Instructions for the task: Take from the listing each line that has the string "Write".

Saved entries:
___

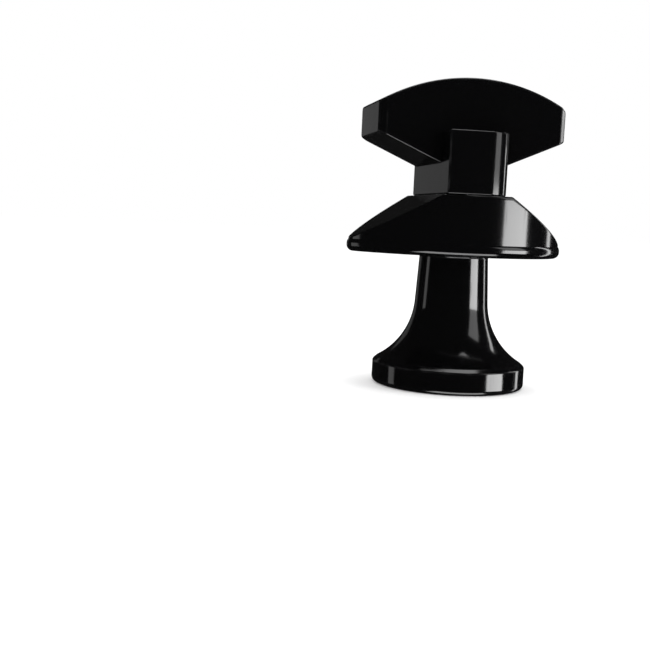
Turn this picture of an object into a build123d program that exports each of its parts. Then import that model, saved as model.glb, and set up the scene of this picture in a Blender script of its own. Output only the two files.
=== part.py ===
from build123d import *
import os
from math import cos, radians, sin

# Quarter-turn peg with a T-shaped head. All sizes are in millimetres.
# +Z runs up the peg's axis from the knob's flat end face at z = 0, and +X runs along
# the T-head. The knob, spindle, neck block and T-head turn as one set in the oval flange.

# Knob: a flat disc with a stem that flares out into it
DISC_RADIUS = 9.7
DISC_RIM = 2.75
DISC_EDGE_ROUND = 0.6
DISC_LIP_ROUND = 0.3
FLARE_RADIUS = 9.2
FLARE_HEIGHT = 3.2
WAIST_RADIUS = 4.65
WAIST_HEIGHT = 10.6
STEM_RADIUS = 4.35
STEM_ROOT = 0.3

# Flange: an oval lens whose top slopes down both ways from a flat land
FLANGE_BASE = 16.6
FLANGE_HALF_LENGTH = 13.95
FLANGE_HALF_DEPTH = 9.5
FLANGE_TIP_RADIUS = 2.8
FLANGE_RIM = 1.8
FLANGE_RIM_ROUND = 0.8
WALL_INSET = 0.2
LAND_HEIGHT = 24.0
LAND_HALF_WIDTH = 4.2
RAMP_SLOPE = 0.59
RAMP_EDGE_ROUND = 0.3

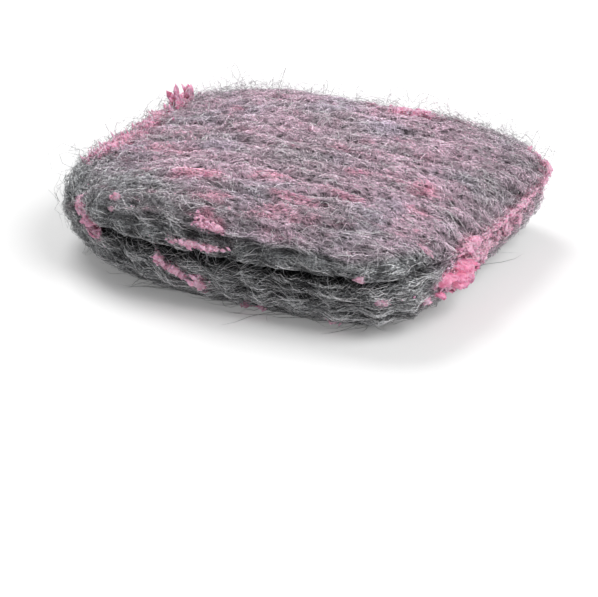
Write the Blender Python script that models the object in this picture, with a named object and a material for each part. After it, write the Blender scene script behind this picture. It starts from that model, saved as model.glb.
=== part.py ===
"""A soap-filled steel wool pad, lying flat, in metres with +Z up.

One steel wool ribbon is folded over itself into a soft rounded rectangle. The long side of the
pad is along X, its front side faces -Y and its plain flat underside is at Z = 0. A fold line
runs all round the sides, deepest along the front, and the upper layer ends in a lip over the
right-hand end. Dried soap sits on the wool as separate crusts and small flecks.

A place on the pad is given by a bearing, in degrees round the pad from +X towards +Y, and a
climb, in degrees up from the fold line: 0 is the fold line and 90 is the middle of the top.
"""

import bmesh
import bpy
import numpy as np

# Overall form of the pad
PAD_LENGTH = 0.0760
PAD_WIDTH = 0.0637
FOLD_HEIGHT = 0.0102
CROWN_RISE = 0.0089
RIGHT_SAG = 0.0005
LEFT_SAG = 0.0013
UNDERSIDE_BULGE = 1.2

# How square the outline and the shoulders are: 2 is an ellipse, more is squarer
PLAN_SQUARENESS = 7.0
SHOULDER_SQUARENESS = 4.5
RIGHT_SQUARENESS = 2.6
LEFT_SQUARENESS = 2.0
UNDERSIDE_SQUARENESS = 3.0
FRONT_LEFT_CUT = 0.28
FRONT_RIGHT_CUT = 0.03

# Lip of the upper layer over the right-hand end
LIP_REACH = 0.0007
LIP_CLIMB = 6.0
LIP_SPREAD = 6.0

# Fold line round the sides: how deep the slit goes in and how far it opens
FRONT_FOLD_DEPTH = 0.0032
BACK_FOLD_DEPTH = 0.0022
RIGHT_FOLD_DEPTH = 0.0016
LEFT_FOLD_DEPTH = 0.0010
FOLD_OPENING = 2.6
FOLD_RISE = 12.0
FOLD_RISE_BEARING = 323.0
FOLD_RISE_SPREAD = 11.0

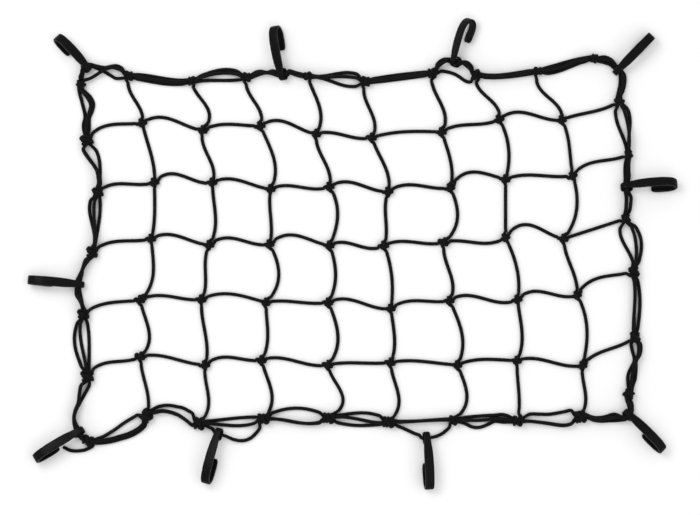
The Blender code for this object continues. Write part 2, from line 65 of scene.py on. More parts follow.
def addCamera():
    data = bpy.data.cameras.new("camera")
    data.sensor_width = cameraSet["sensor"]
    data.lens = cameraSet["sensor"] * cameraSet["height"] / cameraSet["width"]
    camera = newObject("camera", data)
    camera.location = (*cameraSet["centre"], cameraSet["height"])
    bpy.context.scene.camera = camera


addCamera()
print("camera placed")


# Small helpers for paths.

elasticCord = {"radius": 2.95, "spacing": 3.2, "bendSpacing": 7.0, "sides": 10,
               "endTaper": (0.98, 0.9, 0.7, 0.4), "endStep": 0.55}


def spot(x, y, z=0.0):
    return np.array((x - tableCentre[0], y - tableCentre[1], z))


def unit(vector):
    return vector / max(np.linalg.norm(vector), 1e-9)


def leftOf(vector):
    return unit(np.array((-vector[1], vector[0], 0.0)))


# A smooth run through stations. The last column is how far apart its samples lie,
# and the columns between z and the last one are blended along the way.
def runThrough(stations):
    rows = np.asarray(stations, dtype=float)
    padded = np.vstack((2 * rows[0] - rows[1], rows, 2 * rows[-1] - rows[-2]))
    samples = []
    marks = []
    for first in range(len(rows) - 1):
        corners = padded[first:first + 4, :3]
        gaps = np.maximum(np.linalg.norm(np.diff(corners, axis=0), axis=1), 1e-6)
        t = np.concatenate(((0.0,), np.cumsum(np.sqrt(gaps))))
        spacing = (rows[first, -1] + rows[first + 1, -1]) / 2
        steps = max(1, int(round(gaps[1] / spacing)))
        marks.append(len(samples))
        for step in range(steps):
            share = step / steps
            now = t[1] + (t[2] - t[1]) * share
            level = [corners[k] + (corners[k + 1] - corners[k]) * (now - t[k]) / (t[k + 1] - t[k])
                     for k in range(3)]
            upper = [level[k] + (level[k + 1] - level[k]) * (now - t[k]) / (t[k + 2] - t[k])
                     for k in range(2)]
            point = upper[0] + (upper[1] - upper[0]) * (now - t[1]) / (t[2] - t[1])
            others = rows[first, 3:-1] + (rows[first + 1, 3:-1] - rows[first, 3:-1]) * share
            samples.append(np.concatenate((point, others)))
    marks.append(len(samples))
    samples.append(rows[-1, :-1])
    return np.array(samples), marks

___

Correct answer:
Write the Blender Python script that models the object in this picture, with a named object and a material for each part. After it, write the Blender scene script behind this picture. It starts from that model, saved as model.glb.
The Blender code for this object continues. Write part 2, from line 65 of scene.py on. More parts follow.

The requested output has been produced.